§ **What is asked**
Repeat exactly the lines from the start through the line with "raised terminal with", both ends included.

§ **Information supplied**
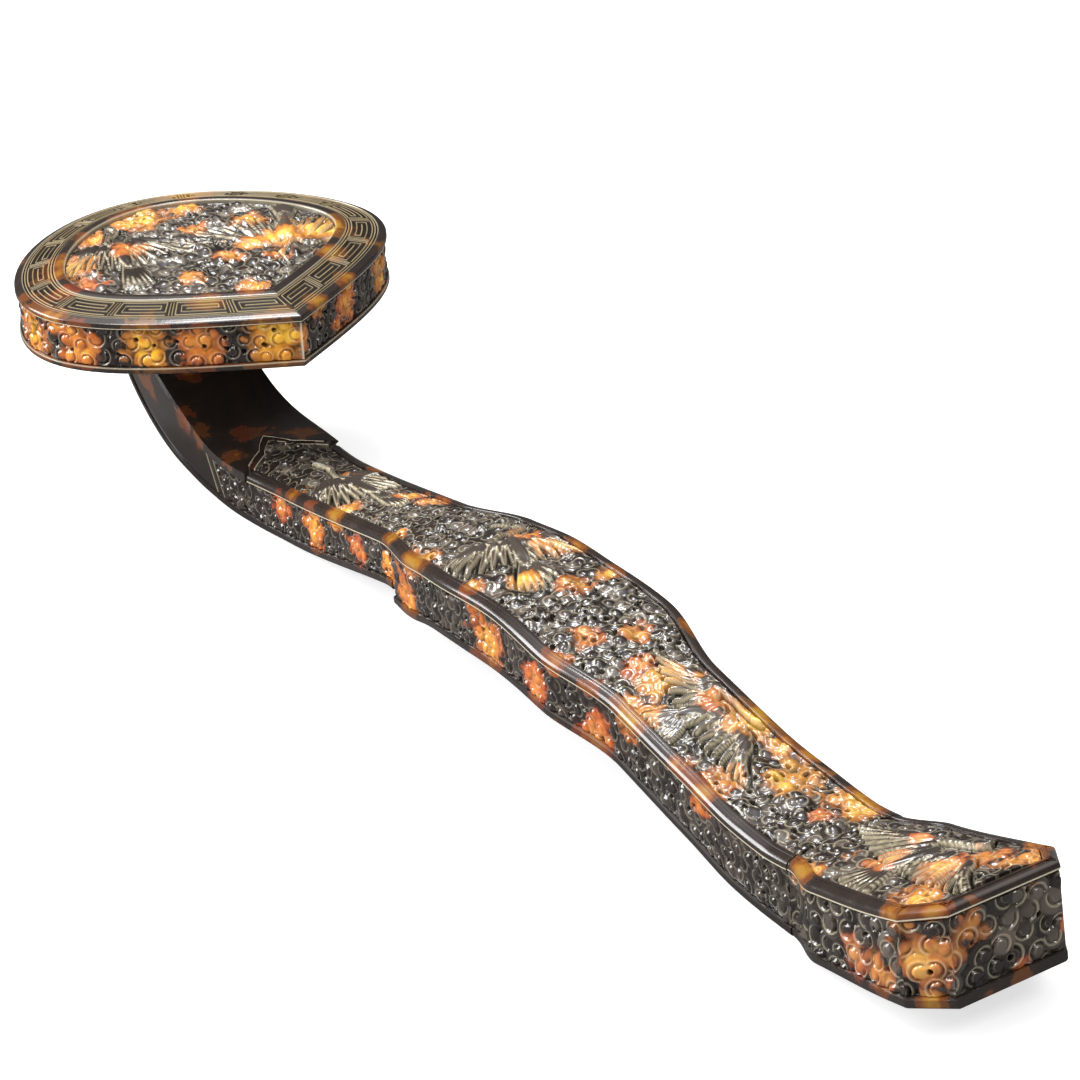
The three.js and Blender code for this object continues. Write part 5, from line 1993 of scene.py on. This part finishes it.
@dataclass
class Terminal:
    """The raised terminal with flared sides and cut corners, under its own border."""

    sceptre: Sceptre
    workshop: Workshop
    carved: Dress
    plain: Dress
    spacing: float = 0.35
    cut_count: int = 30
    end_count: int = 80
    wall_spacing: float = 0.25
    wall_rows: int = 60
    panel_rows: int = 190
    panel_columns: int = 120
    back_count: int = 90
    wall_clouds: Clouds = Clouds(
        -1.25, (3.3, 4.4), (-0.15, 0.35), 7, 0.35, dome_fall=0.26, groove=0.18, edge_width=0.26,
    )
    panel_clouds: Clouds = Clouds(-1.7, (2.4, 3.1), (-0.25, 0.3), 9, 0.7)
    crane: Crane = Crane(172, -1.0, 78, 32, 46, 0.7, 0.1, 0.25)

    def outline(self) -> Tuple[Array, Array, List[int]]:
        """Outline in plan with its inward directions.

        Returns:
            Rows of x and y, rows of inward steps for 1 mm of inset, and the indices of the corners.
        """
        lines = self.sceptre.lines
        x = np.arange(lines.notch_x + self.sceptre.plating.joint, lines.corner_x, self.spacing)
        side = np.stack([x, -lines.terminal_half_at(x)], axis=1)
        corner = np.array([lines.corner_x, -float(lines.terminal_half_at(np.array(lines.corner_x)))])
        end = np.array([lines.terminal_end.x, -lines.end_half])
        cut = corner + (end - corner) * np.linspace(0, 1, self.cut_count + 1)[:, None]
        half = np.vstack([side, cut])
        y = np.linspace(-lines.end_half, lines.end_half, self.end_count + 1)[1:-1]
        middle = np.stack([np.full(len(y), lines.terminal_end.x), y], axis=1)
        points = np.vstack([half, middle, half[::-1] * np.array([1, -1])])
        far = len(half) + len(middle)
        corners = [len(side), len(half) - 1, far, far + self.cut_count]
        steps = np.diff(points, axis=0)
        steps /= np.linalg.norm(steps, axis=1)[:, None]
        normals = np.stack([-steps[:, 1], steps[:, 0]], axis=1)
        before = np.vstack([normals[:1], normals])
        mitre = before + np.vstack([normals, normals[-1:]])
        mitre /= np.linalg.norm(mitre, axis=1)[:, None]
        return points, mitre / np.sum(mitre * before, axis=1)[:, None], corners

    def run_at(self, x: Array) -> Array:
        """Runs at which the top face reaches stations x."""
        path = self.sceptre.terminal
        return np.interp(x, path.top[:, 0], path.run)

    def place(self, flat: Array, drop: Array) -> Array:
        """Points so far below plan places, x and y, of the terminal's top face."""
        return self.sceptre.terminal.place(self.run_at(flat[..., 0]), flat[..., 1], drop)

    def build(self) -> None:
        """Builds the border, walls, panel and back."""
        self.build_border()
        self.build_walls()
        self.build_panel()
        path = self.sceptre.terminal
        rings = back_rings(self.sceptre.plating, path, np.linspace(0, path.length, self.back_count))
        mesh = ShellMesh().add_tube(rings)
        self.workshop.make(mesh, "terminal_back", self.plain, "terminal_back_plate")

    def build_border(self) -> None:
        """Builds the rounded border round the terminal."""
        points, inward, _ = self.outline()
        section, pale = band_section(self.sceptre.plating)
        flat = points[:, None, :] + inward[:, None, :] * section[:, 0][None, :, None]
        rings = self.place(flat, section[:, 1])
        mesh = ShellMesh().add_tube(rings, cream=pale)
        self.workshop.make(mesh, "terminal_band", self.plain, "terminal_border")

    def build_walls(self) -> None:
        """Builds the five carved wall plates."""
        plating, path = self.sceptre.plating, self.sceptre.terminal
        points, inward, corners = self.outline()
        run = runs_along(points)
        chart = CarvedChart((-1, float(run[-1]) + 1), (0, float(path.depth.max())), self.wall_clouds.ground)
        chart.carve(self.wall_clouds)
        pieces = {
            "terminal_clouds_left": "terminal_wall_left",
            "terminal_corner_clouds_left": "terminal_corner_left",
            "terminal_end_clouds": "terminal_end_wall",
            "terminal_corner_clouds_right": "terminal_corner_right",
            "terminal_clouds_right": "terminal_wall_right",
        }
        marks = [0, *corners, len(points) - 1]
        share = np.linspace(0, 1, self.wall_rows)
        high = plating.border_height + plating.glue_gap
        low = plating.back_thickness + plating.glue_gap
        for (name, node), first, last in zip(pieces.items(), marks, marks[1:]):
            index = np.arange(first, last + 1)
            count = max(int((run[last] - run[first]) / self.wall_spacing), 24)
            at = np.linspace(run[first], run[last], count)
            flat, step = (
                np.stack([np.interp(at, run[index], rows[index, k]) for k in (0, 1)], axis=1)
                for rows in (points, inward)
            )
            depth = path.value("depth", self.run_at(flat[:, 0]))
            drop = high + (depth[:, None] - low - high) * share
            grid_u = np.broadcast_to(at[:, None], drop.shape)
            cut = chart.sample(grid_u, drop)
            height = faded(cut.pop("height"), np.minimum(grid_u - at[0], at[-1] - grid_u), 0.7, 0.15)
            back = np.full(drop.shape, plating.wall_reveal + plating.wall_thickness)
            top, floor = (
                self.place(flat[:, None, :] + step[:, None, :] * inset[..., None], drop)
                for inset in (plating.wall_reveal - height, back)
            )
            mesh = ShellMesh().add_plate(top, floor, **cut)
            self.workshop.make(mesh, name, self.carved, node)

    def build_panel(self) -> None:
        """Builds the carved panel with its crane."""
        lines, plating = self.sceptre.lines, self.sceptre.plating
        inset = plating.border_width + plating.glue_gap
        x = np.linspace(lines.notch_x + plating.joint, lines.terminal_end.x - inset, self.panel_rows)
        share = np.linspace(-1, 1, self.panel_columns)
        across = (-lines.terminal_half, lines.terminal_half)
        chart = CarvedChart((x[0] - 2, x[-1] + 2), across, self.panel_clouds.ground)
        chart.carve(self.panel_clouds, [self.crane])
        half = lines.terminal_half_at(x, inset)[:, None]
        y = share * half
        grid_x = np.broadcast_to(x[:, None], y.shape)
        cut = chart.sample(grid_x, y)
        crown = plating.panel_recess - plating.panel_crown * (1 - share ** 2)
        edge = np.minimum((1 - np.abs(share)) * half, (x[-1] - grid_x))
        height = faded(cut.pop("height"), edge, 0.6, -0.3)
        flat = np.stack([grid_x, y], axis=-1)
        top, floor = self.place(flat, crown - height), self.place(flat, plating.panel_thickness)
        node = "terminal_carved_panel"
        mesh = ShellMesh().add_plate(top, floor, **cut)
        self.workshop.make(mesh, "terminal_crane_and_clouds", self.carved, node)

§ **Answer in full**
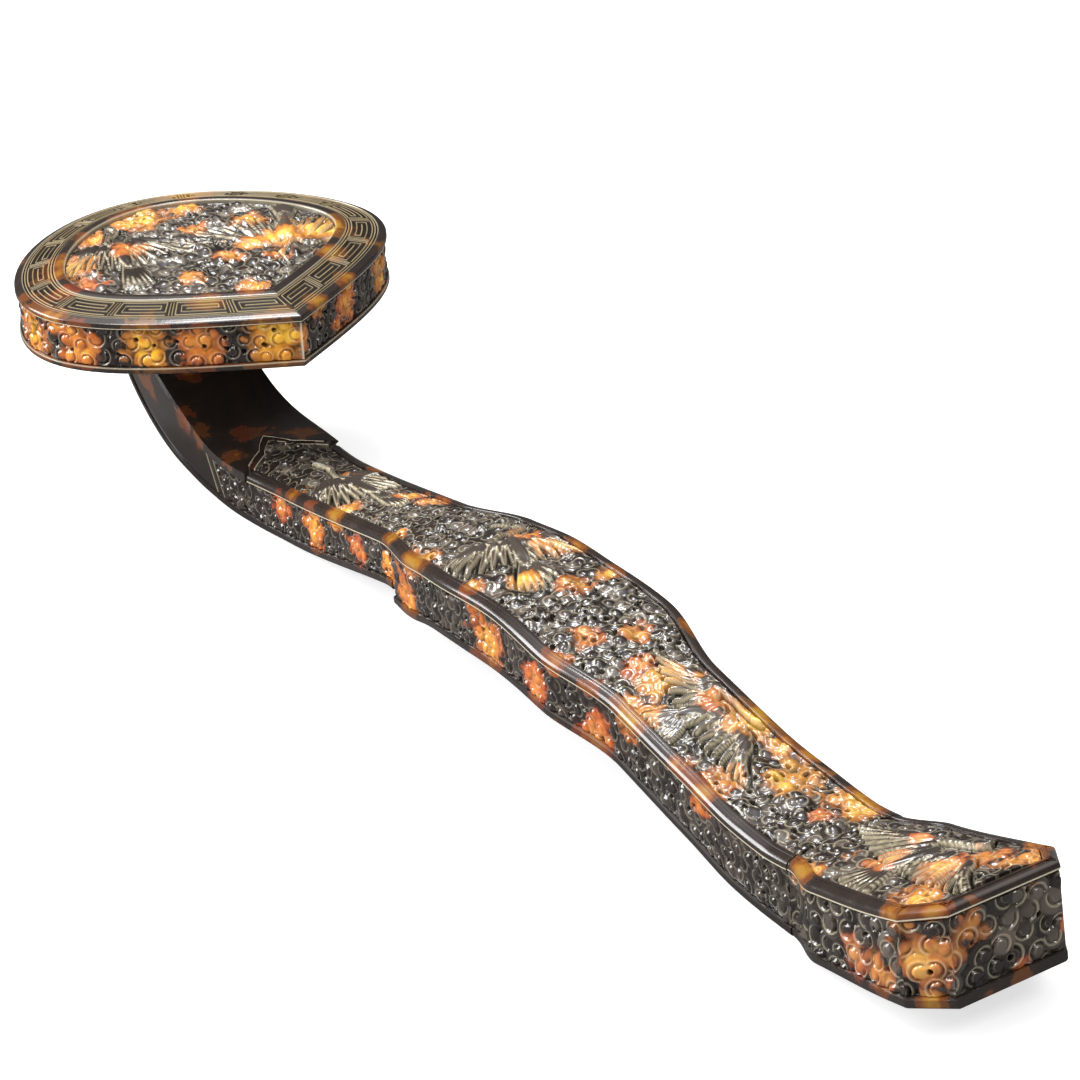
The three.js and Blender code for this object continues. Write part 5, from line 1993 of scene.py on. This part finishes it.
@dataclass
class Terminal:
    """The raised terminal with flared sides and cut corners, under its own border."""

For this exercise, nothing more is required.